* TASK GOAL: Print, exactly as they stand, the lines from the start of the listing to the line containing "neck_blend_radius = 38.0", inclusive.

* RAW DATA:
(begin)

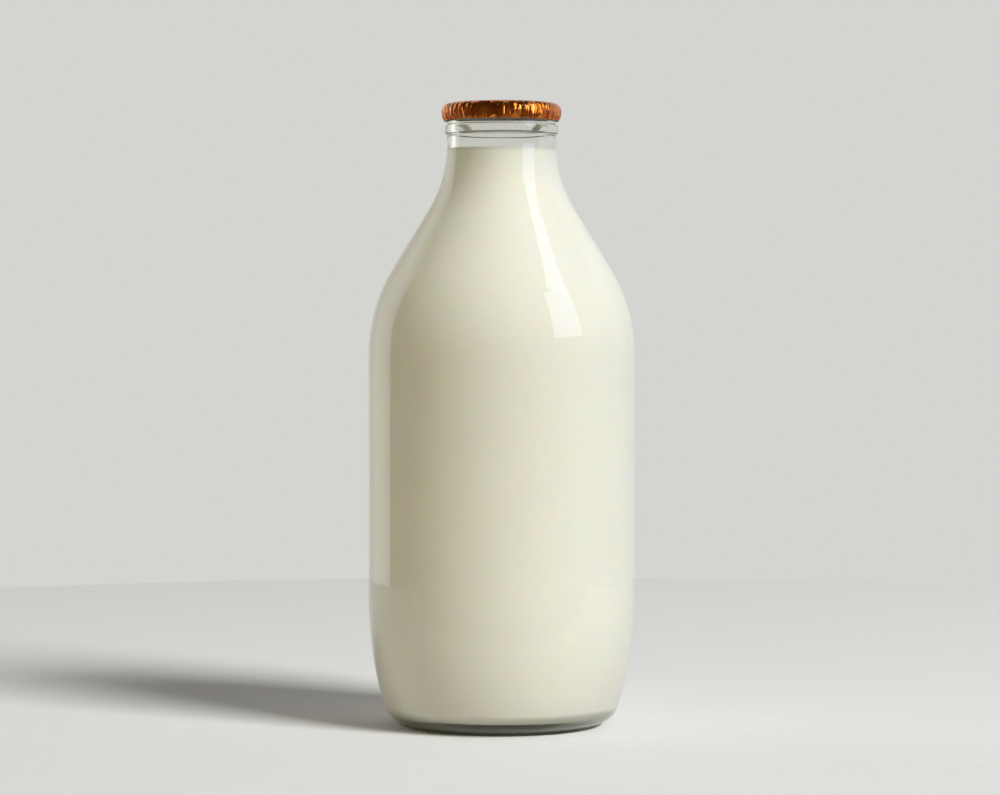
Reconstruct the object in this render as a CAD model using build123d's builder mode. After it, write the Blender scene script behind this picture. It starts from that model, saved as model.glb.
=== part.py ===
from build123d import *
from math import acos, asin, atan2, degrees, sqrt
import os

# A one-pint returnable milk bottle: a moulded glass bottle, the milk in it and a crimped foil cap.
# Millimetres, +Z up. The origin is the middle of the ring that the bottle stands on, and the
# bottle's axis is Z. Every piece is turned about that axis from a section in the XZ plane.

# ---- Bottle, outside ----
glass_height = 181.5  # floor to the crown of the lip
body_radius = 39.0
neck_radius = 15.95
neck_straight = 2.2  # plain neck between the blend and the bead
shoulder_radius = 48.4  # convex turn from the body wall into the cone
cone_angle = 31.5  # degrees between the cone and the axis
neck_blend_radius = 38.0  # concave turn from the cone into the neck

# ---- Bottle, heel and foot ----
heel_taper_height = 36.0  # below this the wall draws in on a large arc
heel_taper_radius = 100.0
heel_radius = 6.0  # tight turn under the wall
heel_underside = 0.9  # lowest level that the heel's turn would reach
foot_inset = 9.2  # body wall to the outside of the bearing ring
foot_width = 4.6
foot_edge_radius = 0.7
push_up = 3.4  # rise of the hollow inside the bearing ring

# ---- Bottle, inside ----
wall = 2.2
floor_height = 4.4  # lowest level of the inside
floor_dome = 2.6  # rise of the inside over the push-up
inner_heel_radius = 3.2

# ---- Finish: the bead, the groove and the lip that the cap grips ----
bead_height = 2.8
bead_drop = 9.0  # from the crown of the lip to the bead's lower edge
bead_stand = 0.65  # bead beyond the neck
groove_depth = 0.1
lip_drop = 4.7  # from the crown of the lip to its lower edge
lip_stand = 0.55  # lip beyond the neck

# ---- Milk ----
headspace = 13.1  # crown of the lip to the milk's surface
milk_clearance = 0.1  # to the inside of the glass

# ---- Foil cap ----
foil = 0.1
cap_seat_clearance = 0.05  # foil above the crown of the lip
cap_belly = 1.05  # widest part of the skirt beyond the lip, outside
skirt_clearance = 0.2  # inside of the skirt's edge beyond the lip, so that the cap lifts straight
cap_corner_radius = 2.4
cap_height = 5.2
cap_dish_margin = 1.2  # rim of the shallow dish, inside the bore
cap_dish_depth = 0.35
cap_dish_slope = 0.5

# ---- Worked out from the values above ----
foot_radius = body_radius - foot_inset
bore_radius = neck_radius - wall
bead_bottom = glass_height - bead_drop
bead_top = bead_bottom + bead_height
bead_radius = neck_radius + bead_stand
groove_radius = neck_radius - groove_depth
bead_curve = bead_radius - groove_radius
lip_radius = neck_radius + lip_stand
lip_bottom = glass_height - lip_drop
lip_chamfer = lip_radius - groove_radius
crown_radius = (lip_radius - bore_radius) / 2
crown_level = glass_height - crown_radius
neck_level = bead_bottom - neck_straight

# The cone runs between two arcs, so its height follows from their radii and its angle.
cone = Vector(1, 0).rotate(Axis.Z, cone_angle)
cone_outer_end = body_radius - shoulder_radius * (1 - cone.X)
cone_inner_end = neck_radius + neck_blend_radius * (1 - cone.X)
cone_height = (cone_outer_end - cone_inner_end) * cone.X / cone.Y
shoulder_level = neck_level - cone_height - (shoulder_radius + neck_blend_radius) * cone.Y

cap_top = glass_height + cap_seat_clearance + foil
cap_radius = lip_radius + cap_belly
skirt_level = cap_top - cap_height
belly_level = cap_top - cap_corner_radius
skirt_edge_radius = lip_radius + skirt_clearance + foil
skirt_drop = belly_level - skirt_level
skirt_tuck = cap_radius - skirt_edge_radius
skirt_radius = (skirt_drop**2 + skirt_tuck**2) / (2 * skirt_tuck)


def bottle_side(depth, underside, turn_radius, first_radius=None):
    """Draws the bottle's side from its heel up to the neck, depth inside the outer surface.

    The heel's turn touches the level called underside and the large taper arc above it. It starts
    at its lowest point, or where it reaches first_radius. Returns the first and the last edge.
    """
    taper_middle = body_radius - heel_taper_radius
    taper_arc = heel_taper_radius - depth
    turn_level = underside + turn_radius
    rise = heel_taper_height - turn_level
    reach = sqrt((taper_arc - turn_radius) ** 2 - rise**2)
    turn_middle = taper_middle + reach
    join_angle = -degrees(atan2(rise, reach))
    start_angle = -90
    if first_radius is not None:
        start_angle = -degrees(acos((first_radius - turn_middle) / turn_radius))
    shoulder_middle = body_radius - shoulder_radius
    blend_middle = neck_radius + neck_blend_radius

    turn = CenterArc((turn_middle, turn_level), turn_radius, start_angle, join_angle - start_angle)
    taper = CenterArc((taper_middle, heel_taper_height), taper_arc, join_angle, -join_angle)
    Line(taper @ 1, (body_radius - depth, shoulder_level))
    shoulder = CenterArc((shoulder_middle, shoulder_level), shoulder_radius - depth, 0, cone_angle)
    blend = CenterArc(
        (blend_middle, neck_level), neck_blend_radius + depth, 180 + cone_angle, -cone_angle
    )
    Line(shoulder @ 1, blend @ 0)
    return turn, blend


def inside(depth):
    """Draws the section of the inside up to the neck, depth inside the outer surface, and closes it
    along the axis. The floor is domed over the push-up."""
    clearance = depth - wall
    floor = floor_height + clearance
    turn, blend = bottle_side(depth, floor, inner_heel_radius - clearance)
    TangentArc((0, floor + floor_dome), turn @ 0, tangent=(1, 0))
    return blend @ 1


# ---- Glass bottle: one moulded piece, hollow, with its finish and its push-up base ----
with BuildPart() as glass_bottle:
    with BuildSketch(Plane.XZ):
        with BuildLine():
            hollow = TangentArc((0, push_up), (foot_radius - foot_width, 0), tangent=(1, 0))
            Line(hollow @ 1, (foot_radius - foot_edge_radius, 0))
            edge = CenterArc(
                (foot_radius - foot_edge_radius, foot_edge_radius), foot_edge_radius, -90, 90
            )
            heel, blend = bottle_side(0, heel_underside, heel_radius, foot_radius)
            Line(edge @ 1, heel @ 0)
            Line(blend @ 1, (neck_radius, bead_bottom))
            lower = CenterArc((neck_radius, bead_bottom + bead_stand), bead_stand, -90, 90)
            upper = CenterArc((groove_radius, bead_top - bead_curve), bead_curve, 0, 90)
            Line(lower @ 1, upper @ 0)
            groove = Line(upper @ 1, (groove_radius, lip_bottom))
            underside = Line(groove @ 1, (lip_radius, lip_bottom + lip_chamfer))
            Line(underside @ 1, (lip_radius, crown_level))
            crown = CenterArc((lip_radius - crown_radius, crown_level), crown_radius, 0, 180)
            centre = Line(crown @ 1, (0, crown_level))
            Line(centre @ 1, hollow @ 0)
        make_face()
        with BuildLine(mode=Mode.PRIVATE) as cavity:
            neck_end = inside(wall)
            bore = Line(neck_end, (bore_radius, crown_level))
            cover = Line(bore @ 1, (0, crown_level))
            Line(cover @ 1, (0, floor_height + floor_dome))
        make_face(cavity.edges(), mode=Mode.SUBTRACT)
    revolve(axis=Axis.Z)

# ---- Milk: fills the inside up to its level in the neck ----
with BuildPart() as milk:
    with BuildSketch(Plane.XZ):
        with BuildLine():
            neck_end = inside(wall + milk_clearance)
            level = Line(neck_end, (0, neck_level))
            Line(level @ 1, (0, floor_height + milk_clearance + floor_dome))
        make_face()
    revolve(axis=Axis.Z)
    split(bisect_by=Plane.XY.offset(glass_height - headspace), keep=Keep.BOTTOM)


def foil_face(depth):
    """Draws one face of the foil, depth under its outer face, from the axis to the skirt's edge."""
    dish_radius = bore_radius - cap_dish_margin
    dish_level = cap_top - cap_dish_depth - depth
    dish = Line((0, dish_level), (dish_radius - cap_dish_slope, dish_level))
    slope = Line(dish @ 1, (dish_radius, cap_top - depth))
    rim = Line(slope @ 1, (cap_radius - cap_corner_radius, cap_top - depth))
    corner = CenterArc(
        (cap_radius - cap_corner_radius, belly_level), cap_corner_radius - depth, 90, -90
    )
    tuck_angle = degrees(asin(skirt_drop / skirt_radius))
    skirt = CenterArc(
        (cap_radius - skirt_radius, belly_level), skirt_radius - depth, 0, -tuck_angle
    )
    return dish, skirt


# ---- Foil cap: one pressed disc of foil, its skirt crimped in round the lip ----
with BuildPart() as foil_cap:
    with BuildSketch(Plane.XZ):
        with BuildLine():
            outer_dish, outer_skirt = foil_face(0)
            inner_dish, inner_skirt = foil_face(foil)
            Line(outer_skirt @ 1, inner_skirt @ 1)
            Line(inner_dish @ 0, outer_dish @ 0)
        make_face()
    revolve(axis=Axis.Z)

# ---- Files ----
os.makedirs("parts", exist_ok=True)

glass_bottle.part.label = "glass_bottle"
export_step(glass_bottle.part, "parts/glass_bottle.step")

milk.part.label = "milk"
export_step(milk.part, "parts/milk.step")

foil_cap.part.label = "foil_cap"
export_step(foil_cap.part, "parts/foil_cap.step")
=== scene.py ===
import bpy
import numpy as np
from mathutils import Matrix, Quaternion, Vector


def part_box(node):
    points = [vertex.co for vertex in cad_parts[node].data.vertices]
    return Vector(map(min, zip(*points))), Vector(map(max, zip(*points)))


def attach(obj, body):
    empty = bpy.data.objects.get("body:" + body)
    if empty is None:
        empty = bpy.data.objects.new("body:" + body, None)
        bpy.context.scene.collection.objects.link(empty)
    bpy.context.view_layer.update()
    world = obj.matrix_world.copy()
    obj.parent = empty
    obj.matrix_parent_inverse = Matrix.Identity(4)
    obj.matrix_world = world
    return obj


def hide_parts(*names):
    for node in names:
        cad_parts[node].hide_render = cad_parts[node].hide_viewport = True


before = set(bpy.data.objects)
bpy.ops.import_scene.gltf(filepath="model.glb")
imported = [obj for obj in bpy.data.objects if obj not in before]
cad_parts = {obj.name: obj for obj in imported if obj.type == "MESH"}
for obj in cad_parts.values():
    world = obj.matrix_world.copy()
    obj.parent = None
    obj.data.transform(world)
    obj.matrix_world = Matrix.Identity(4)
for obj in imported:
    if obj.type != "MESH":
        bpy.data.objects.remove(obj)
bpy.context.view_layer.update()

scene = bpy.context.scene
scene.view_settings.view_transform = "Standard"
MM = 0.001

# ---- Camera ----
# A long lens a little above the middle of the bottle, looking very slightly down.
eye = Vector((-0.00044, -0.89, 0.119))
look_down = np.radians(1.5)
lens = bpy.data.cameras.new("camera")
lens.sensor_width = 36.0
lens.lens = 109.4
lens.clip_start = 0.01
camera = bpy.data.objects.new("camera", lens)
camera.location = eye
camera.rotation_euler = (np.pi / 2 - look_down, 0, 0)
scene.collection.objects.link(camera)
scene.camera = camera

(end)

* EXERCISE RESPONSE:
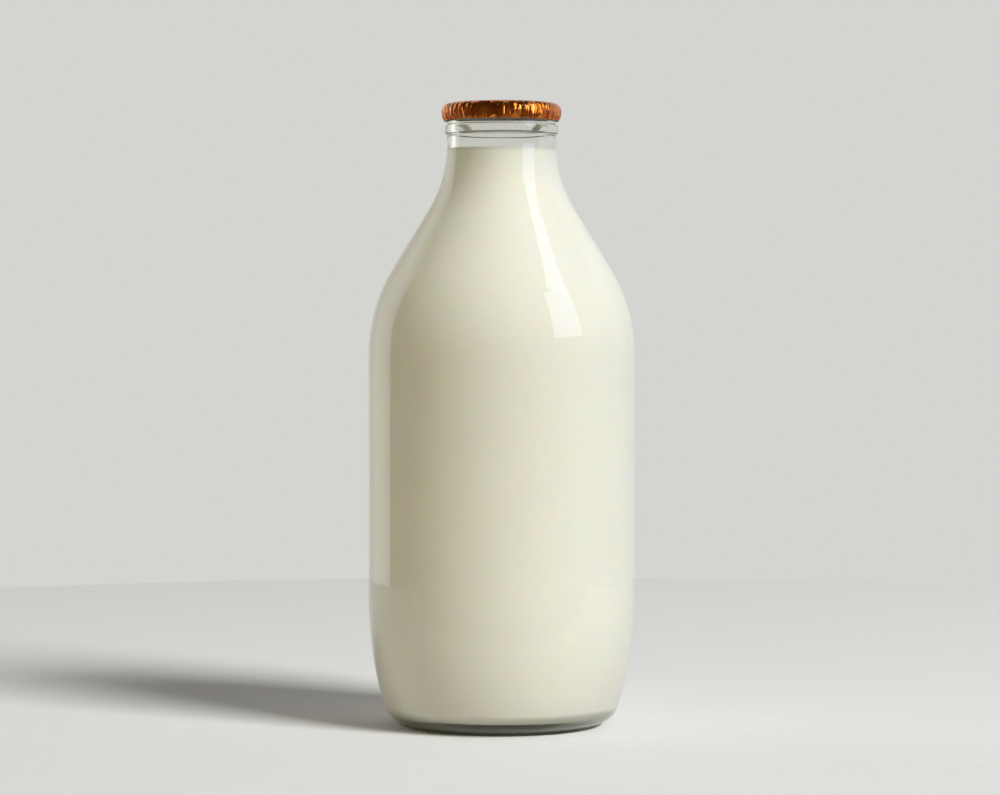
Reconstruct the object in this render as a CAD model using build123d's builder mode. After it, write the Blender scene script behind this picture. It starts from that model, saved as model.glb.
=== part.py ===
from build123d import *
from math import acos, asin, atan2, degrees, sqrt
import os

# A one-pint returnable milk bottle: a moulded glass bottle, the milk in it and a crimped foil cap.
# Millimetres, +Z up. The origin is the middle of the ring that the bottle stands on, and the
# bottle's axis is Z. Every piece is turned about that axis from a section in the XZ plane.

# ---- Bottle, outside ----
glass_height = 181.5  # floor to the crown of the lip
body_radius = 39.0
neck_radius = 15.95
neck_straight = 2.2  # plain neck between the blend and the bead
shoulder_radius = 48.4  # convex turn from the body wall into the cone
cone_angle = 31.5  # degrees between the cone and the axis
neck_blend_radius = 38.0  # concave turn from the cone into the neck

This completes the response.